Refugee is a compilation of folk music aiming to raise funds to Migrant Offshore Aid Station Foundation (MOAS), an organisation that provides help to migrants escaping war-torn countries. Robin Adams found himself so moved by an early news report on the Syrian crisis he felt compelled to write a song, and his Bandcamp charity efforts grew into this fifteen-track album of new and unreleased material from some of modern folk’s biggest names. Charity records don’t need to be good to sell, they just need to be worthy, but Refugee doesn’t present a dilemma between art and merit thanks to its strength.
Folk songs about political turmoil, anguish and suffering are nothing new, and Refugee aligns firmly with tradition. But even within those confines, it manages to cover a broad range of reactions: empathy, fury and poignancy. It also manages to cover different ground, from traditional fare from Jenny Lysander and Rachel Sermanni, to material at the outer fringes, like Ricky Ross’ soft-rock leaning ‘Baby What’s To Know’ and Richard Dawson’s experimental vocal loops on ‘To The Sea’. There’s enough here to appeal to purists, dilettantes and outsiders alike.
Kathryn Joseph provides the arguable peak with ‘The Lines’, a torch-song played on a wilting piano, her whisper recalling Stina Nordenstam at her most fragile. But there’s some worthy contenders: the pointedly admonishing Linda Thompson on ‘Witchseason’ and the fragile intimacy of Dana Falconberry on ‘The Dusk’. And of course, the biggest names present – Bonnie Prince Billy, whose ‘Most People’ is tense and brittle, and Alasdair Roberts, who contributes a home recording of ‘Scarce Of Fishing’.

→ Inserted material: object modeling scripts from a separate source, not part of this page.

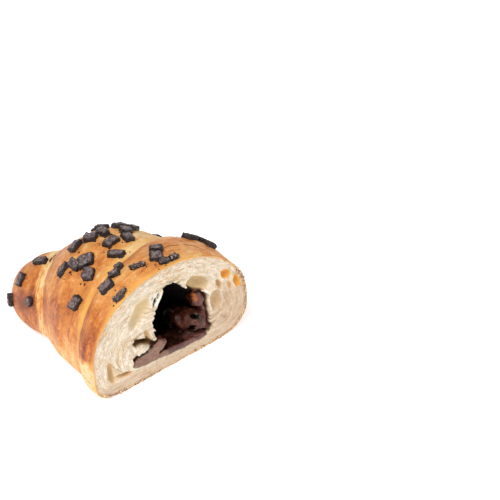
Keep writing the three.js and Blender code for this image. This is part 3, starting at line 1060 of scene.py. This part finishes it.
def make_chips():
    cube, faces = split_cube(CHIP_STEPS)
    square = cube / (np.sum(np.abs(cube) ** CHIP_POWER, -1, keepdims=True) ** (1 / CHIP_POWER))
    inset = 1 - np.abs(cube[:, :2]).max(-1)
    shapes, top_highlights, flecks = [], [], []
    for index, (along, around, turn, length, width) in enumerate(CHIPS):
        place, axes = surface_frame(along, math.radians(around))
        thick = CHIP["thick"] + 2 * CHIP["chamfer"]
        shape = square * np.array([length, width, thick]) / 2
        shape[:, 0] += lerp(*CHIP_SKEW, scatter(index)) * shape[:, 1]
        seeded = shape + [index * 20, 0, 0]
        rough = jolts(seeded, 2.2, 3, 90)
        fine = jolts(seeded, 0.7, 1, 95)
        narrow = width < NARROW
        shape = shape + (NARROW_ROUGH if narrow else 1) * (rough * CHIP_ROUGH + CHIP_FINE * fine)
        shape[:, 2] += CHIP["thick"] / 2 - CHIP["sunk"]
        shapes.append(place + rotated(shape, math.radians(turn)) @ axes)
        # Painted highlight: the tops are lighter, but not near the edges
        top_highlights.append(smooth(cube[:, 2], 0.5, 1) * smooth(inset + 0.15 * fine[:, 0], 0.02, 0.3))
        flecks.append(np.full(len(cube), narrow))
    return joined("chips", shapes, faces, {"top": np.concatenate(top_highlights), "flecks": np.concatenate(flecks)})


def make_specks():
    """Crumbs of chocolate beside the chips."""
    draw = np.random.default_rng(12)
    cube, faces = split_cube(2)
    ball = unit(cube)
    shapes = []
    for _ in range(SPECKS):
        along, around, _, length, _ = CHIPS[draw.integers(SPECKLED)]
        angle = draw.uniform(0, 2 * math.pi)
        away = 0.5 * length + draw.exponential(0.5)
        share = np.clip(along + away * math.cos(angle) / AXIS_LENGTH, 0.012, 0.97)
        turn = math.radians(around) + away * math.sin(angle) / ROLL_RADIUS
        place, axes = surface_frame(share, turn)
        size = draw.uniform(*SPECK_SIZE) * draw.uniform(0.5, 1.8, 3)
        shape = ball * size * (1 + 0.35 * draw.uniform(-1, 1, (len(ball), 1)))
        shapes.append(place + axes[2] * 0.12 + rotated(shape, angle) @ axes)
    return joined("chocolate_specks", shapes, faces, {"top": np.zeros(SPECKS * len(ball))})


def make_edge_crumbs():
    """Crumbs of crust that hang on the lower edge of the cut."""
    draw = np.random.default_rng(33)
    cube, faces = split_cube(3)
    ball = unit(cube)
    shapes = []
    for index in range(EDGE_CRUMBS):
        edge = body(0, 0, math.radians(draw.uniform(*EDGE_TURN)), draw.uniform(0.1, 0.9))
        patchy = 1 + 0.9 * noise(edge[None], 3, 35)[0]
        size = patchy * draw.uniform(*EDGE_CRUMB_SIZE) * draw.uniform(0.7, 1.5, 3)
        place = edge + [0, draw.uniform(0, 0.5), 0.2]
        shapes.append(place + size * (ball + 0.3 * jolts(ball + index * 9, 0.8, 1, 0)))
    points = np.concatenate(shapes)
    values = dict.fromkeys(("toast", "gold", "rose", "lines", "crack_shade"), np.zeros(len(points)))
    values |= {"torn": np.ones(len(points)), "rolled": points}
    return joined("edge_crumbs", shapes, faces, values)


# Materials

def linear(red, green, blue):
    """A screen colour, 0 to 255, as the shader's own numbers."""
    channels = [c / 255 for c in (red, green, blue)]
    return (*[c / 12.92 if c <= 0.04045 else ((c + 0.055) / 1.055) ** 2.4 for c in channels], 1)


class Finish:
    """A material built of nodes round one Principled shader. Its colours are screen colours, 0 to 255."""

    def __init__(self, name, **sockets):
        self.material = bpy.data.materials.new(name)
        self.material.use_nodes = True
        self.tree = self.material.node_tree
        self.shader = self.tree.nodes["Principled BSDF"]
        self.place = self.tree.nodes.new("ShaderNodeTexCoord").outputs["Object"]
        for key, value in sockets.items():
            self.shader.inputs[key.replace("_", " ")].default_value = value

    def node(self, kind, inputs=(), output=0, **settings):
        made = self.tree.nodes.new("ShaderNode" + kind)
        for key, value in settings.items():
            setattr(made, key, value)
        for key, value in dict(inputs).items():
            if isinstance(value, bpy.types.NodeSocket):
                self.tree.links.new(value, made.inputs[key])
            else:
                made.inputs[key].default_value = value
        return made.outputs[output]

    def value(self, name):
        return self.node("Attribute", output=2, attribute_name=name)

    def vector(self, name):
        return self.node("Attribute", output=1, attribute_name=name)

    def maths(self, operation, a, b=0.0, clamp=False):
        return self.node("Math", {0: a, 1: b}, operation=operation, use_clamp=clamp)

    def total(self, *parts, operation="ADD"):
        result = parts[0]
        for part in parts[1:]:
            result = self.maths(operation, result, part)
        return result

    def product(self, *parts):
        return self.total(*parts, operation="MULTIPLY")

    def noise(self, size, detail=3.0, distortion=0.0, place=None):
        """Noise of a size in millimetres, or of three sizes, over the object or over a named vector."""
        sizes = size if isinstance(size, tuple) else (size, size, size)
        length = 1 if place else MM
        inputs = {0: place or self.place, 1: [1 / (s * length) for s in sizes]}
        scaled = self.node("VectorMath", inputs, operation="MULTIPLY")
        inputs = {"Vector": scaled, "Scale": 1.0, "Detail": detail, "Distortion": distortion}
        return self.node("TexNoise", inputs)

    def uneven(self, amount, *noise_settings, **more):
        """Noise that runs from about minus to plus an amount."""
        return self.range(self.noise(*noise_settings, **more), 0.28, 0.72, -amount, amount)

    def dots(self, spacing, radius):
        """One small dot in each stretch of a spacing: 1 in its middle, 0 outside."""
        inputs = {"Vector": self.place, "Scale": 1 / (spacing * MM)}
        return self.range(self.node("TexVoronoi", inputs), 0.4 * radius / spacing, radius / spacing, 1, 0)

    def ramp(self, value, stops):
        output = self.node("ValToRGB", {0: value})
        ramp = output.node.color_ramp
        while len(ramp.elements) < len(stops):
            ramp.elements.new(0.5)
        for element, (position, colour) in zip(ramp.elements, stops):
            element.position = position
            element.color = linear(*colour)
        return output

    def mix(self, factor, a, b):
        a, b = (colour if isinstance(colour, bpy.types.NodeSocket) else linear(*colour) for colour in (a, b))
        return self.node("Mix", {0: factor, 6: a, 7: b}, output=2, data_type="RGBA")

    def range(self, value, low, high, to_low=0.0, to_high=1.0):
        inputs = {0: value, 1: low, 2: high, 3: to_low, 4: to_high}
        return self.node("MapRange", inputs)

    def into(self, socket, value):
        self.tree.links.new(value, self.shader.inputs[socket])

    def paint(self, colour, *coats):
        """Lays coats over a colour, each after how much it covers, and makes that the base colour."""
        for cover, coat in coats:
            colour = self.mix(cover, colour, coat)
        self.into("Base Color", colour)

    def relief(self, *bumps):
        """Chains bumps, each with its height, its distance in millimetres and its strength."""
        below = {}
        for height, distance, strength in bumps:
            inputs = {"Height": height, "Distance": distance * MM, "Strength": strength}
            below["Normal"] = self.node("Bump", inputs | below)
        self.into("Normal", below["Normal"])


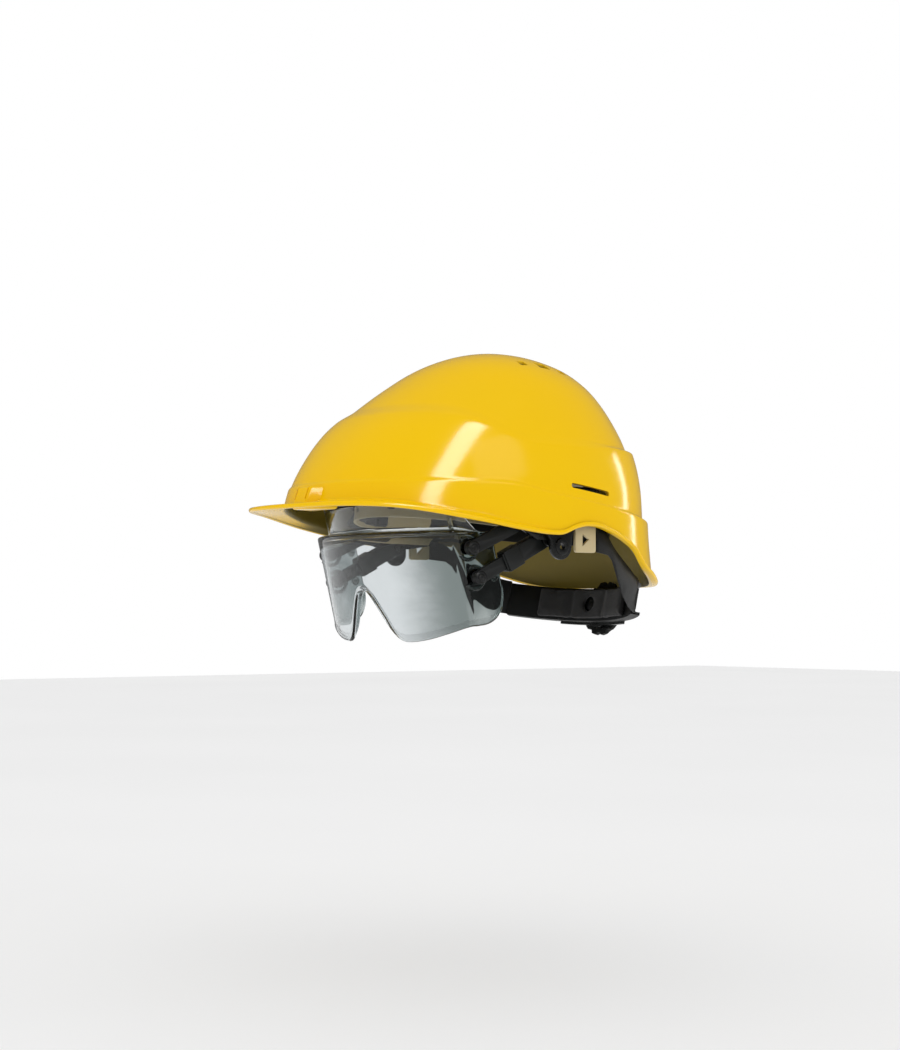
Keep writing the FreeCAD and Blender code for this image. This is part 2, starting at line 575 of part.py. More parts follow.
def rack(outside, toothed_side, start_angle, end_angle):
    """A thin toothed strap. Its long window has teeth on one edge for the pinion."""
    strap = nape_wall(outside, RACK_THICK, end_angle, -RACK_HALF, RACK_HALF, start_angle)
    window_low = -PINION_RADIUS - 0.6
    window_high = PINION_RADIUS + 0.6
    window = nape_wall(outside + 2.0, RACK_THICK + 4.0, 13.0, window_low, window_high, -13.0)
    strap = strap.cut(window)
    teeth = []
    for i in range(-9, 10):
        angle = i * 1.3
        tooth_low = PINION_RADIUS + 0.25 if toothed_side > 0 else -PINION_RADIUS - 0.7
        tooth = nape_wall(outside, RACK_THICK, angle + 0.35, tooth_low, tooth_low + 0.45, angle - 0.35)
        teeth.append(tooth)
    return napewards(fuse([strap] + teeth))


def knob_shaft():
    """The pinion and its shaft, one moulding."""
    shaft = Part.makeCylinder(BEARING, 14.2, Vec(0, NAPE_RADIUS - 3.6, 0), Y_AXIS)
    collar = Part.makeCylinder(4.2, 1.2, Vec(0, NAPE_RADIUS - 3.6, 0), Y_AXIS)
    pinion = Part.makeCylinder(PINION_RADIUS - 0.8, 3.9, Vec(0, NAPE_RADIUS + 0.1, 0), Y_AXIS)
    teeth = []
    for i in range(8):
        tooth = box((-0.6, NAPE_RADIUS + 0.1, 2.0), (0.6, NAPE_RADIUS + 4.0, PINION_RADIUS))
        tooth.rotate(Vec(0, 0, 0), Y_AXIS, i * 45.0)
        teeth.append(tooth)
    return napewards(fuse([shaft, collar, pinion] + teeth))


def nape_housing():
    """The cover over the racks, with the bearing of the knob."""
    front = NAPE_RADIUS + 4.5
    plate = Part.makeCylinder(front + 1.8, NAPE_HEIGHT + 3.0, Vec(0, 0, -HALF - 1.5), Z_AXIS, 32.0)
    plate = plate.cut(Part.makeCylinder(front, NAPE_HEIGHT + 8.0, Vec(0, 0, -HALF - 4.0), Z_AXIS))
    plate.rotate(Vec(0, 0, 0), Z_AXIS, 74.0)
    seat = Part.makeCylinder(15.0, 3.4, Vec(0, front, 0), Y_AXIS)
    bore = Part.makeCylinder(BEARING + RUNNING, 40.0, Vec(0, 100.0, 0), Y_AXIS)
    inside = Part.makeCylinder(front, 60.0, Vec(0, 0, -30.0), Z_AXIS)
    return napewards(fuse([plate, seat]).cut(inside).cut(bore))


def ratchet_knob():
    """A round tapered grip with a scalloped rim."""
    grip = Part.makeCylinder(KNOB_RADIUS, KNOB_GRIP, Vec(0, KNOB_FACE, 0), Y_AXIS)
    taper_start = Vec(0, KNOB_FACE + KNOB_GRIP, 0)
    taper = Part.makeCone(KNOB_RADIUS, KNOB_TIP_RADIUS, KNOB_TAPER, taper_start, Y_AXIS)
    scallops = []
    for i in range(12):
        angle = math.radians(i * 30.0)
        reach = KNOB_RADIUS + 1.6
        centre = Vec(reach * math.cos(angle), KNOB_FACE - 1.0, reach * math.sin(angle))
        scallops.append(Part.makeCylinder(3.4, 12.0, centre, Y_AXIS))
    under = Part.makeCylinder(KNOB_RADIUS - 5.0, 4.5, Vec(0, KNOB_FACE - 0.5, 0), Y_AXIS)
    hub = Part.makeCylinder(5.5, 6.0, Vec(0, KNOB_FACE, 0), Y_AXIS)
    bore = Part.makeCylinder(BEARING, 3.8, Vec(0, KNOB_FACE - 1.0, 0), Y_AXIS)
    body = fuse([grip, taper]).cut(scallops).cut(under.cut(hub)).cut(bore)
    return napewards(body)


def detent_ring():
    """The spring pawl ring between the knob and its seat."""
    ring = Part.makeCylinder(13.0, 1.2, Vec(0, KNOB_FACE - 0.3, 0), Y_AXIS)
    ring = ring.cut(Part.makeCylinder(8.0, 4.0, Vec(0, KNOB_FACE - 1.0, 0), Y_AXIS))
    return napewards(ring)


def nape_pad():
    """The soft pad inside the nape band."""
    gap = 0.4
    pad = nape_wall(NAPE_RADIUS - 2.0 - gap, 4.0, 24.0, -HALF + 1.0, HALF - 1.0)
    pad = pad.cut(Part.makeCylinder(5.2, 20.0, Vec(0, NAPE_RADIUS - 12.0, 0), Y_AXIS))
    return napewards(pad)


def nape_arm():
    """The side arm that follows the shell's arch from the chassis down to the end of the nape band."""
    line = ((52.0, 3.0), (60.0, -4.0), (70.0, -14.0), (82.0, -22.0), (95.0, -29.0), (114.0, -34.0))
    low = ((114.0, -59.0), (100.0, -56.5), (90.0, -53.0), (81.0, -45.0), (75.0, -36.0), (67.0, -22.0),
           (62.0, -18.5), (49.0, -17.0), (49.0, 3.0))
    profile = curved_slab_x(line, low, 50.0, 99.0)
    wall = ellipse_wall(99.2, 125.0, 20.0, 2.0, -80.0, 20.0)
    arm = wall.common(profile)
    boss = Part.makeCylinder(6.5, 3.6, Vec(75.6, 96.0, -46.0), Vec(0.66, 0.75, 0))
    beside_plate = box((80.0, 40.0, -40.0), (CHASSIS_OUT + 0.1, 54.0, 40.0))
    nape_space = nape_wall(NAPE_RADIUS + 8.0, 12.0, NAPE_HALF_ANGLE + 0.1, -HALF - 8.0, HALF + 12.0)
    return arm.fuse(boss).removeSplitter().cut(beside_plate).cut(napewards(nape_space))


# ---- write every node ---------------------------------------------------------------------
def main():
    os.makedirs("parts", exist_ok=True)
    shell, inner = make_shell()
    shell_space = dome(WALL + 0.5)
    save("shell", shell)
    save("visor_lens", make_lens())
    save("lens_pivot_pins", lens_pins())
    save("chassis_pivot_pins", chassis_pins())
    for side, sign in SIDES:
        save("upper_arm_" + side, on_side(upper_arm(), sign))
        save("lower_arm_rod_" + side, on_side(front_rod(), sign))
        save("lower_arm_sleeve_" + side, on_side(rear_arm(), sign))
        save("length_lock_" + side, on_side(length_lock(), sign))
        save("chassis_plate_" + side, on_side(chassis_plate().common(shell_space), sign))
        save("chin_strap_anchor_" + side, on_side(anchor_tab(), sign))
        save("harness_clip_" + side, on_side(harness_clip(), sign))
        save("band_link_" + side, on_side(band_link(), sign))
        save("nape_arm_" + side, on_side(nape_arm().common(shell_space), sign))
    save("brow_band", brow_band())
    save("rear_hoop", rear_hoop())
    save("sweat_band", sweat_band())
    save("nape_band", nape_band(shell_space))
    save("nape_rack_left", rack(INNER_RACK_OUT, 1.0, -18.0, 33.0))
    save("nape_rack_right", rack(OUTER_RACK_OUT, -1.0, -33.0, 18.0))
    save("knob_shaft", knob_shaft())
    save("nape_housing", nape_housing())
    save("ratchet_knob", ratchet_knob())
    save("detent_ring", detent_ring())
    save("nape_pad", nape_pad())
    for number, (turn, top) in enumerate(((90.0, 80.0), (28.0, 77.6), (152.0, 75.2)), start=1):
        save("cradle_strap_" + str(number), cradle_arch(turn, 9.0, top))


main()
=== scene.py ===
"""Safety helmet with a retractable visor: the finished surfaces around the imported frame.

Units are metres. The wearer faces -Y and the wearer's left is +X, as in the frame.
Sizes in this file that are easier to read in millimetres are multiplied by MM.
"""
import math

import bpy
import bmesh
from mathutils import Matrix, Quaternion, Vector


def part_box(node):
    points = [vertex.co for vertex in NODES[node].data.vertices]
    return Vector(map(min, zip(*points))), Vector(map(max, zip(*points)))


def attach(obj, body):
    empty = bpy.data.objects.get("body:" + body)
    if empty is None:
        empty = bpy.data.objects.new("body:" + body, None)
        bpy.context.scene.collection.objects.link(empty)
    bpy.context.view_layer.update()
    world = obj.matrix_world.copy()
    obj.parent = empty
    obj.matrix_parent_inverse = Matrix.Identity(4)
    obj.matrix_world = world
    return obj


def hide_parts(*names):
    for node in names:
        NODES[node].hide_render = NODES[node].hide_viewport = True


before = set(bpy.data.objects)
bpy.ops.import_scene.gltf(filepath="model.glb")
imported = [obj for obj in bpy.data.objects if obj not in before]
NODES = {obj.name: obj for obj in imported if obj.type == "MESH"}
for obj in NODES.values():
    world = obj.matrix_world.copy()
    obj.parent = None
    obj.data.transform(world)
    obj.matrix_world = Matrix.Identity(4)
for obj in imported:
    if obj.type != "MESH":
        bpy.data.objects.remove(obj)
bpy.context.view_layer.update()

MM = 0.001
SIDES = (("left", 1.0), ("right", -1.0))


# ---- shader arithmetic --------------------------------------------------------------------
class Value:
    """A number socket that can be used in sums: each operation adds a Math node."""

    def __init__(self, graph, socket):
        self.graph = graph
        self.socket = socket

    def _math(self, operation, first, second):
        made = self.graph.node("ShaderNodeMath", {"operation": operation}, {0: first, 1: second})
        return Value(self.graph, made.outputs[0])

    def __add__(self, other):
        return self._math("ADD", self, other)

    def __radd__(self, other):
        return self._math("ADD", other, self)

    def __sub__(self, other):
        return self._math("SUBTRACT", self, other)

    def __rsub__(self, other):
        return self._math("SUBTRACT", other, self)

    def __mul__(self, other):
        return self._math("MULTIPLY", self, other)

    def __rmul__(self, other):
        return self._math("MULTIPLY", other, self)

    def __pow__(self, other):
        return self._math("POWER", self, other)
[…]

But it’s the track that birthed the compilation that still feels the most striking. Moments into Robin Adams ‘The Devil’s War And God’s Blue Sea’, he sings the damning ‘and now you’d sooner let us drown than open up your door.’ It’s a harrowing line, bitter on paper but sung with the defeated resignation of a community unsupported by a world that won’t respond with the urgent help needed. In a world where the idea of a charity record has become shorthand for rich celebrities using the misfortune of others to develop their image with mediocre music, this is powerful stuff, a creation of not just financial support but empathy and justified outrage. As a compilation, this is as good a snapshot of a scene which is splintering into new and exciting directions. As a charity record, it’s essential.